So here I am, trying to go back and catch up on the work
that I didn’t get done when I should have…so, here we go!
1.
“The Love Song of J. Alfred Prufrock” is a poem
by TS Eliot; it begins with the narrator, J Alfred Prufrock, inviting the
reader to take a walk through a city. He describes the yellow fog that pervades
the city, and social gatherings, including some women discussing Michelangelo (he
refers to them a couple of times). Prufrock insists that there are many things
to be done, and frets about seemingly insignificant matters (his physical
appearance, clothing, eating a peach…). Prufrock also describes his aging body.
2.
The theme of the poem is inability to act or
paralysis (I’ve run across quite a few articles that compare this piece to
Hamlet…Prufrock also refers to the Prince of Denmark).
3.
Eliot’s tone is rather gloomy, and at times, the
narrator sounds regretful.
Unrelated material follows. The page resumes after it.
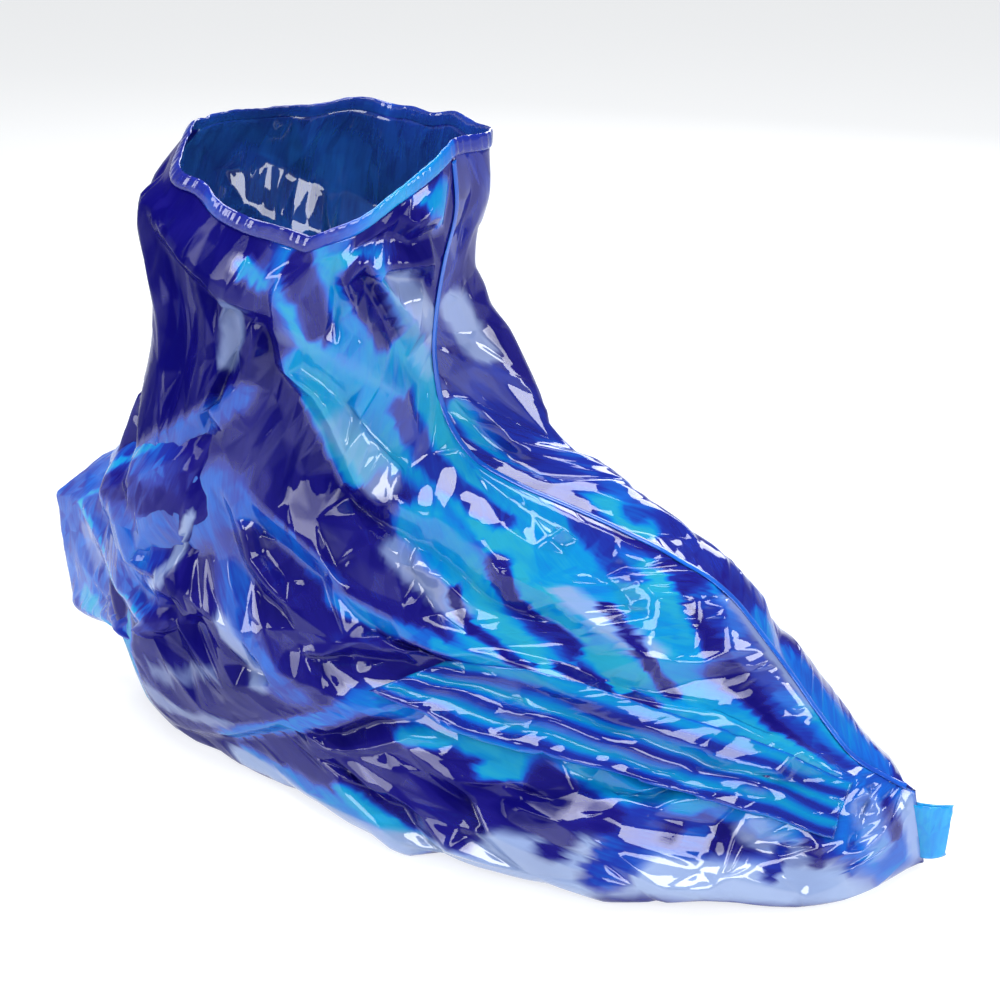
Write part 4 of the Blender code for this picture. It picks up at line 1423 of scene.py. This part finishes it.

Some examples of this pessimistic tone include:
·
“Let us go then, you and I, /When the evening is spread out
against the sky/Like a patient etherized upon a table;” (Drugged patients aren’t
a very cheerful way to describe something)
·
“I have measured out my life with coffee
spoons;/I know the voices dying with a dying fall/Beneath the music from a
farther room.”
·
“We have lingered in the chambers of the sea/By
sea-girls wreathed with seaweed red and brown/Till human voices wake us, and we
drown.”
4.
Literary elements included in the poem:
·
Metaphor: “The yellow fog that rubs its back upon
the window-panes,/The yellow smoke that rubs its muzzle on the window-panes/Licked
its tongue into the corners of the evening,/Lingered upon the pools that stand
in drains,/Let fall upon its back the soot that falls from chimneys,/Slipped by
the terrace, made a sudden leap,/And seeing that it was a soft October night,/Curled
once about the house, and fell asleep.”
·
Simile: “When the evening is spread out against
the sky/Like a patient etherized upon a table”
·
Personification: “The muttering retreats/Of
restless nights in one-night cheap hotels”
·
Symbolism: “With a bald spot in the middle of my
hair—” (Used as a symbol of his age)
·
Personification: “And the afternoon, the
evening, sleeps so peacefully!/Smoothed by long fingers,/Asleep … tired … or it
malingers,/Stretched on the floor, here beside you and me.”
·
Rhetorical Question: “Shall I part my hair
behind? Do I dare to eat a peach?”
·
Allusion: Prufrock alludes to Hamlet, as he also
suffers from the inability to act—“No! I am not Prince Hamlet, nor was meant to
be…”
·
Imagery: “I have seen [the mermaids] riding
seaward on the waves/Combing the white hair of the waves blown back/When the
wind blows the water white and black.”
·
Synecdoche: “I should have been a pair of ragged
claws/Scuttling across the floors of silent seas.” (Meaning he would have been better
off as a crab)
1.
Some examples of direct characterization include
the points where he describes his thinning hair and his coat pulled up to his
chin. Much of the poem is an indirect characterization, describing Prufrock’s
regrets, paralysis, etc. Eliot most likely uses both approaches because
Prufrock is narrating this himself, so he wouldn’t give too many direct
descriptions of himself, but when he does,
it is helpful and necessary to the symbolism. Eliot’s use of both
techniques is essential to Prufrock’s character, making him more realistic and
gives him depth.
2.
Eliot mainly focuses on Prufrock, and his
diction and syntax don’t really change as he focuses on other people.
3.
Prufrock doesn’t seem to change throughout the
poem, so I suppose he is static. He does mention aging, but character-wise, the
poem doesn’t seem to identify any changes…
4.
At first, I was prepared to say that I had
simply read a character and didn’t get to know Prufrock very well. However, as I
read the work over and over, and as I found others’ interpretations of Eliot’s
symbols and allusions, I felt much more like I knew Prufrock as a person.